To do
Return only the stretch of the material below that begins with the line containing "Write part 2" and ends with the line containing "a rounded square.", exactly; both of those lines belong to it.

Recorded data
____________________
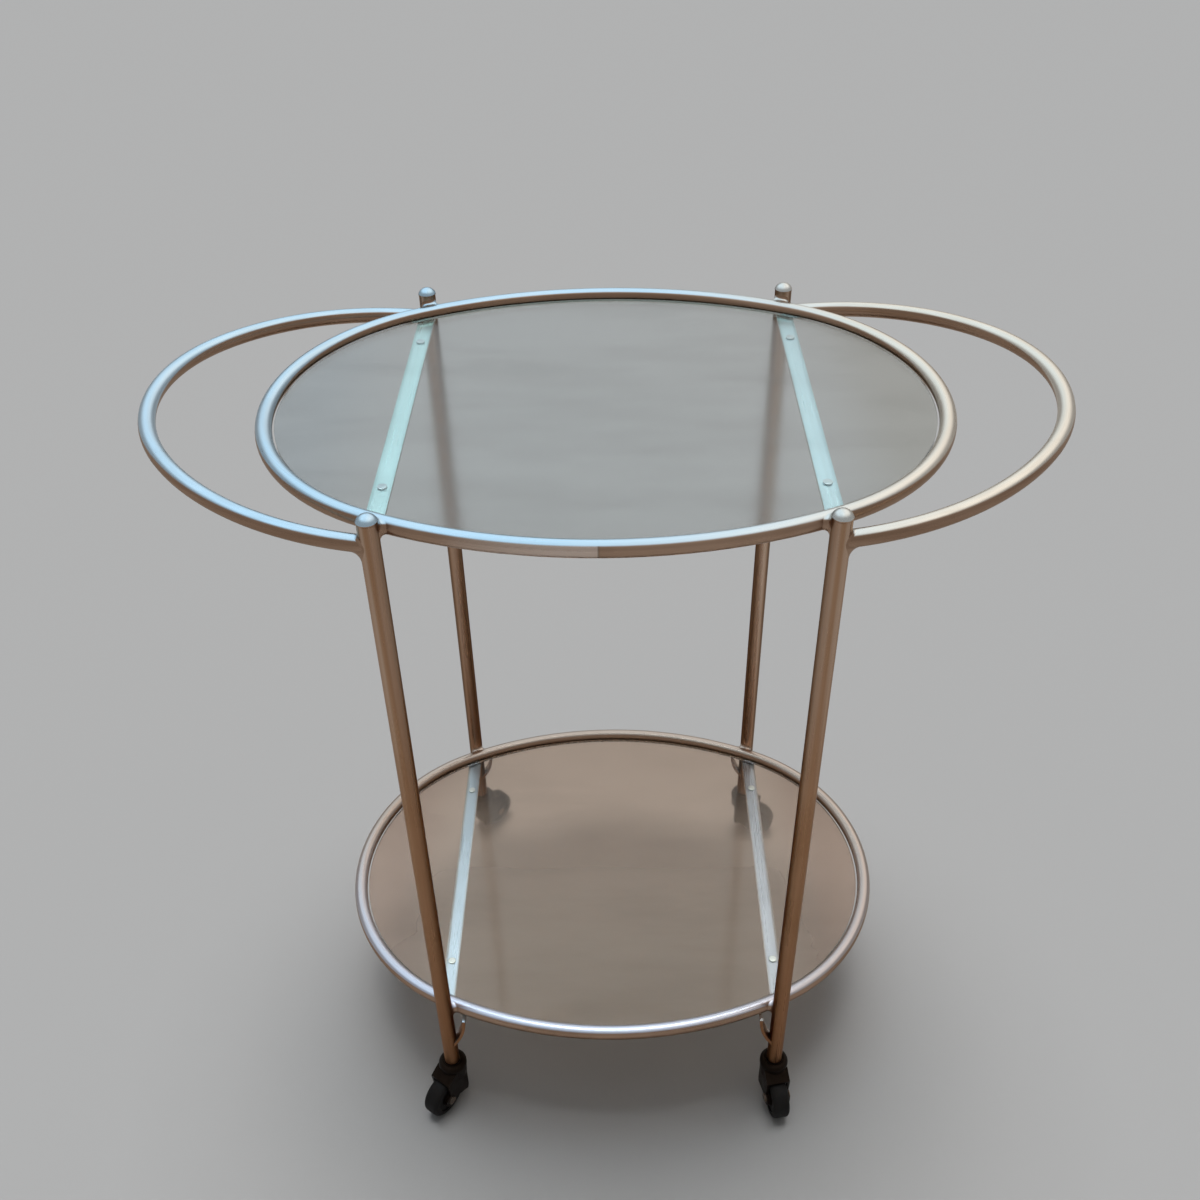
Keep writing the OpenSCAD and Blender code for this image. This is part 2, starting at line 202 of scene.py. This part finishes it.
____________________
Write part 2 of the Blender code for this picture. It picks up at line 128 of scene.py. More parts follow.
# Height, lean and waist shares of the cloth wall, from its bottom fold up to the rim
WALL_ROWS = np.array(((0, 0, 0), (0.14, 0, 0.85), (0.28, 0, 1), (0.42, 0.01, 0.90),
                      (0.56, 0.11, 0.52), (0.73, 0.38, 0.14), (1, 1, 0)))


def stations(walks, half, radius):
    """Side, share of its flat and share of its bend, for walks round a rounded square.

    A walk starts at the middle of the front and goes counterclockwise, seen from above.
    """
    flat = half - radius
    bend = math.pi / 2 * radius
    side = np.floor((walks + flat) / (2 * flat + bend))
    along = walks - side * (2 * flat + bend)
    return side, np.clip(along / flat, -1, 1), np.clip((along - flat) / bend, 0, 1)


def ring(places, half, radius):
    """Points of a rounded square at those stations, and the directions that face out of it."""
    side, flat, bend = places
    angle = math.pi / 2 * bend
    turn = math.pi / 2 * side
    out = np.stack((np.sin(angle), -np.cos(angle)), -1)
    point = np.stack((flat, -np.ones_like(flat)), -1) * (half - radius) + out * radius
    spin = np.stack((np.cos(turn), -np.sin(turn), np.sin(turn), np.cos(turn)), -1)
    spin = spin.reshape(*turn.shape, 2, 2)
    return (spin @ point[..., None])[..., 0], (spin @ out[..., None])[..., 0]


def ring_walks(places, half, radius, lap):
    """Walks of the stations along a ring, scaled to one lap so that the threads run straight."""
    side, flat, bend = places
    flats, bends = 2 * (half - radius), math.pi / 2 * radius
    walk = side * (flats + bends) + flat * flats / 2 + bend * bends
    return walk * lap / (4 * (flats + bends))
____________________
Finished exercise
Write part 2 of the Blender code for this picture. It picks up at line 128 of scene.py. More parts follow.
# Height, lean and waist shares of the cloth wall, from its bottom fold up to the rim
WALL_ROWS = np.array(((0, 0, 0), (0.14, 0, 0.85), (0.28, 0, 1), (0.42, 0.01, 0.90),
                      (0.56, 0.11, 0.52), (0.73, 0.38, 0.14), (1, 1, 0)))


def stations(walks, half, radius):
    """Side, share of its flat and share of its bend, for walks round a rounded square.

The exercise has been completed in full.